Rows from an object dataset:
* start *
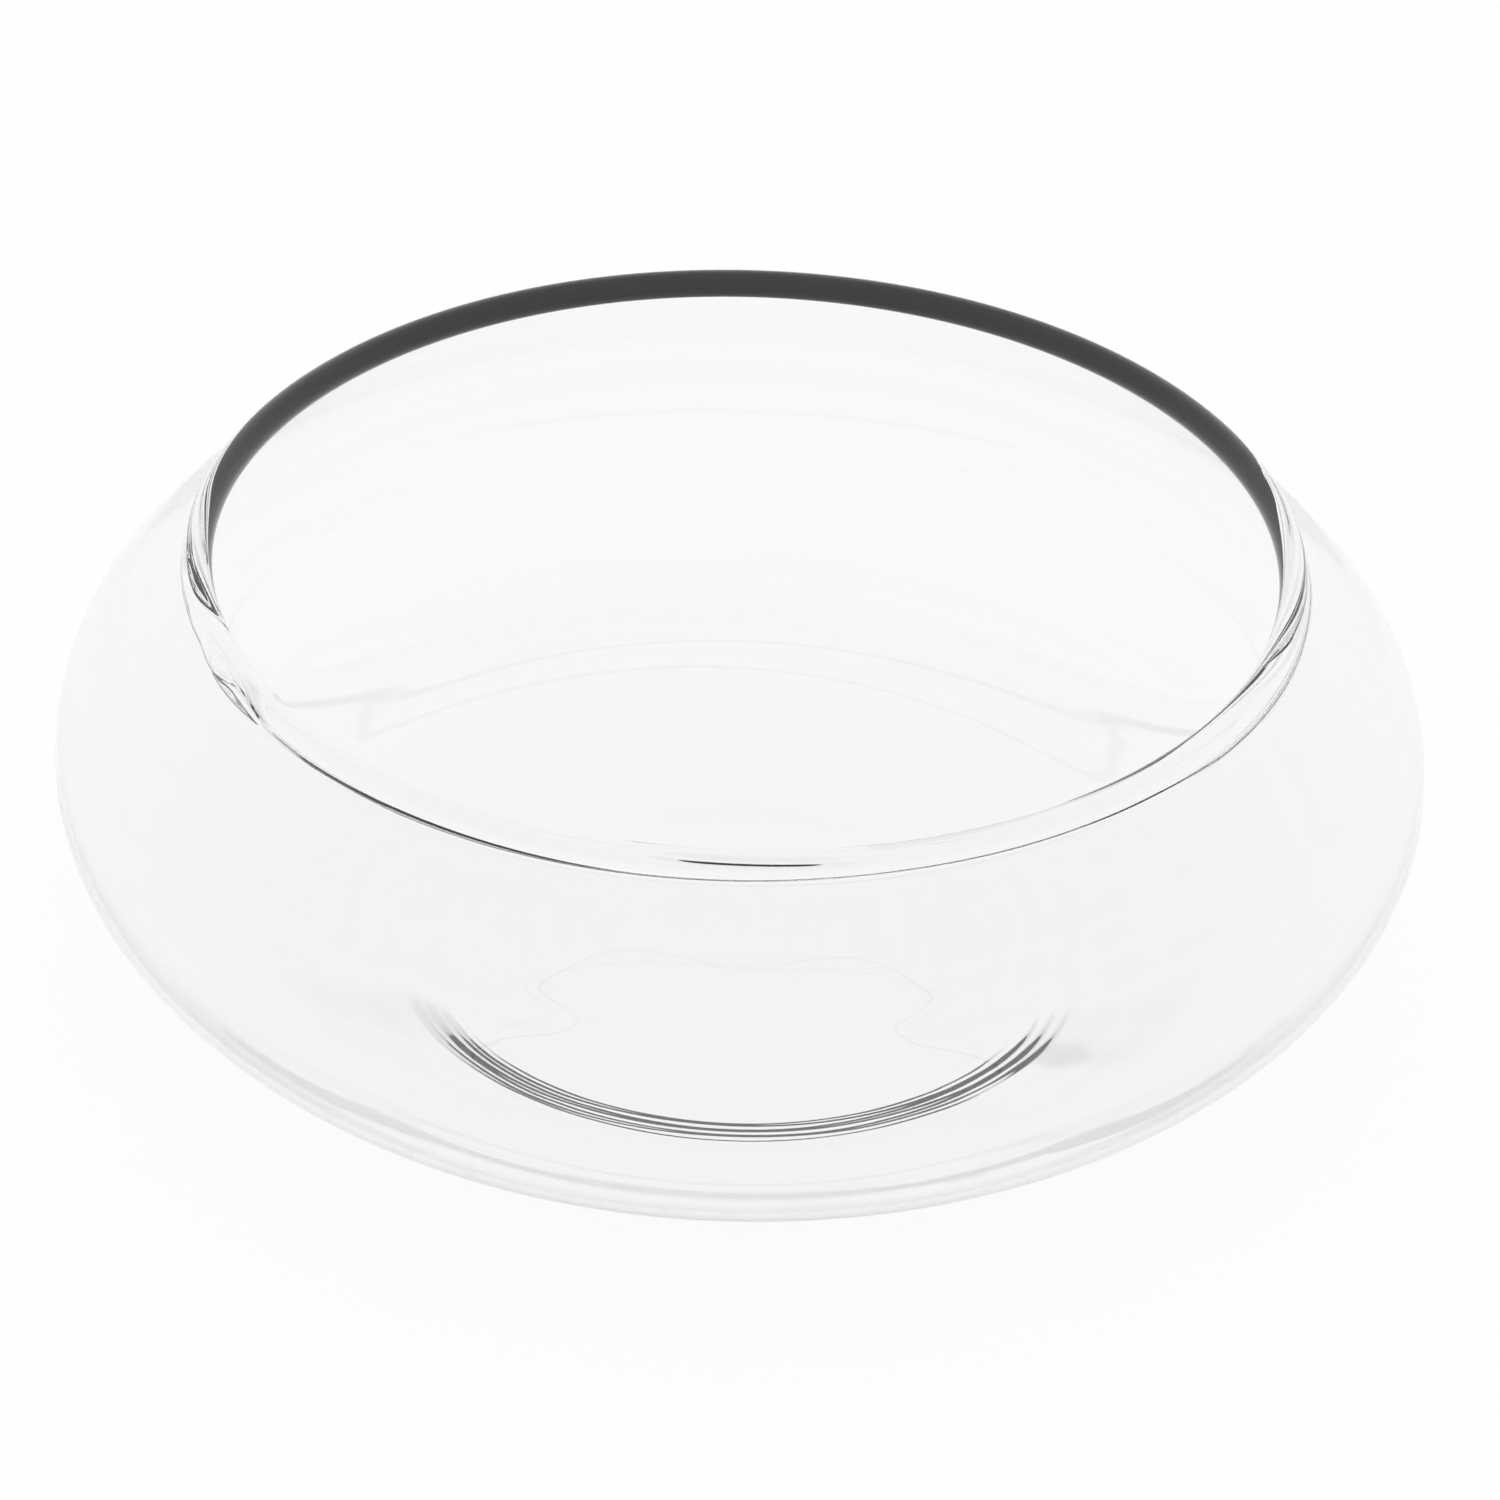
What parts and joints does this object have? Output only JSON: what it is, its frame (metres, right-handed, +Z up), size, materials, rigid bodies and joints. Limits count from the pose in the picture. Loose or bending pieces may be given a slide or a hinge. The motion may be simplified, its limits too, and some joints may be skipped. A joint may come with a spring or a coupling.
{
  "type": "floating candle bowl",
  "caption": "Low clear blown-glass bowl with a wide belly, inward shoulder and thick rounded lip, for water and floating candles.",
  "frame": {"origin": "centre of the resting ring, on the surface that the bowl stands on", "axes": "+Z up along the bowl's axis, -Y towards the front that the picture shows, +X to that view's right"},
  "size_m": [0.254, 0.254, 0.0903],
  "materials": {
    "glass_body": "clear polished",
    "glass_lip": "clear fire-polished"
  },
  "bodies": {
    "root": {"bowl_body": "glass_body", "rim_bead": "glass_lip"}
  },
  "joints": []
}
* end *
* start *
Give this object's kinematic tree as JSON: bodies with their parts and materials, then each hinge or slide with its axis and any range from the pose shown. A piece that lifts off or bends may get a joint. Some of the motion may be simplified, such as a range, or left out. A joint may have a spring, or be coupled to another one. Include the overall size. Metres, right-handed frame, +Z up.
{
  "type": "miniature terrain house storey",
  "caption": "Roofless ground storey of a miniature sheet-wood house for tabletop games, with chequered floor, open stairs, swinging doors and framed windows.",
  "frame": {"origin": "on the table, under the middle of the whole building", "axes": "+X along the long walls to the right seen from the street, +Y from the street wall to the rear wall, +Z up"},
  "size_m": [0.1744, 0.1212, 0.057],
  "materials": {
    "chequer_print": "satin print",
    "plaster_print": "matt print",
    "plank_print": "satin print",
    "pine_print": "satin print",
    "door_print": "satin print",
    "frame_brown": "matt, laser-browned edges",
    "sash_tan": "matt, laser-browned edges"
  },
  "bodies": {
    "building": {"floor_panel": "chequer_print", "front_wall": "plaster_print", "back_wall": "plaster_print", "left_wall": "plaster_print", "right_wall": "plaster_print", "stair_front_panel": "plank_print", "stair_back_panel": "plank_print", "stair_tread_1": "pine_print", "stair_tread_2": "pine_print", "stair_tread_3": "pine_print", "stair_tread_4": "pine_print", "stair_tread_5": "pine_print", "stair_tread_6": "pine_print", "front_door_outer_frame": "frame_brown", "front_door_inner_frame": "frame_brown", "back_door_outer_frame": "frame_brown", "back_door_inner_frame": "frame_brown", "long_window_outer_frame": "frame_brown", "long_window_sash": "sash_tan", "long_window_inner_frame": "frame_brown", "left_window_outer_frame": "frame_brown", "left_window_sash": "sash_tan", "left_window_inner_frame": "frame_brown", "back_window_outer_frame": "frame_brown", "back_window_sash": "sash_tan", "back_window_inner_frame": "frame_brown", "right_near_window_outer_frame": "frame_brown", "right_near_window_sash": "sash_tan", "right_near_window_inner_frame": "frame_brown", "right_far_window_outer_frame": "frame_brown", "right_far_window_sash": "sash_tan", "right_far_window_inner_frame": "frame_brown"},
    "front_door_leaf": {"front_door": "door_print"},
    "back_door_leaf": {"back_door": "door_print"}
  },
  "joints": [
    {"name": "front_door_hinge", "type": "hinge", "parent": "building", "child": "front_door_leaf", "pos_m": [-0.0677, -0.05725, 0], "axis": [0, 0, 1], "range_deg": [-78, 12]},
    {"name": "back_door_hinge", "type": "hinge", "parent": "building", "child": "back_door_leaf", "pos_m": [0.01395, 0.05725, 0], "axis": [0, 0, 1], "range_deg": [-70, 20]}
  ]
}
* end *
The task:
From the listing above, copy out each line where the word "this" appears.

Correct answer:
What parts and joints does this object have? Output only JSON: what it is, its frame (metres, right-handed, +Z up), size, materials, rigid bodies and joints. Limits count from the pose in the picture. Loose or bending pieces may be given a slide or a hinge. The motion may be simplified, its limits too, and some joints may be skipped. A joint may come with a spring or a coupling.
Give this object's kinematic tree as JSON: bodies with their parts and materials, then each hinge or slide with its axis and any range from the pose shown. A piece that lifts off or bends may get a joint. Some of the motion may be simplified, such as a range, or left out. A joint may have a spring, or be coupled to another one. Include the overall size. Metres, right-handed frame, +Z up.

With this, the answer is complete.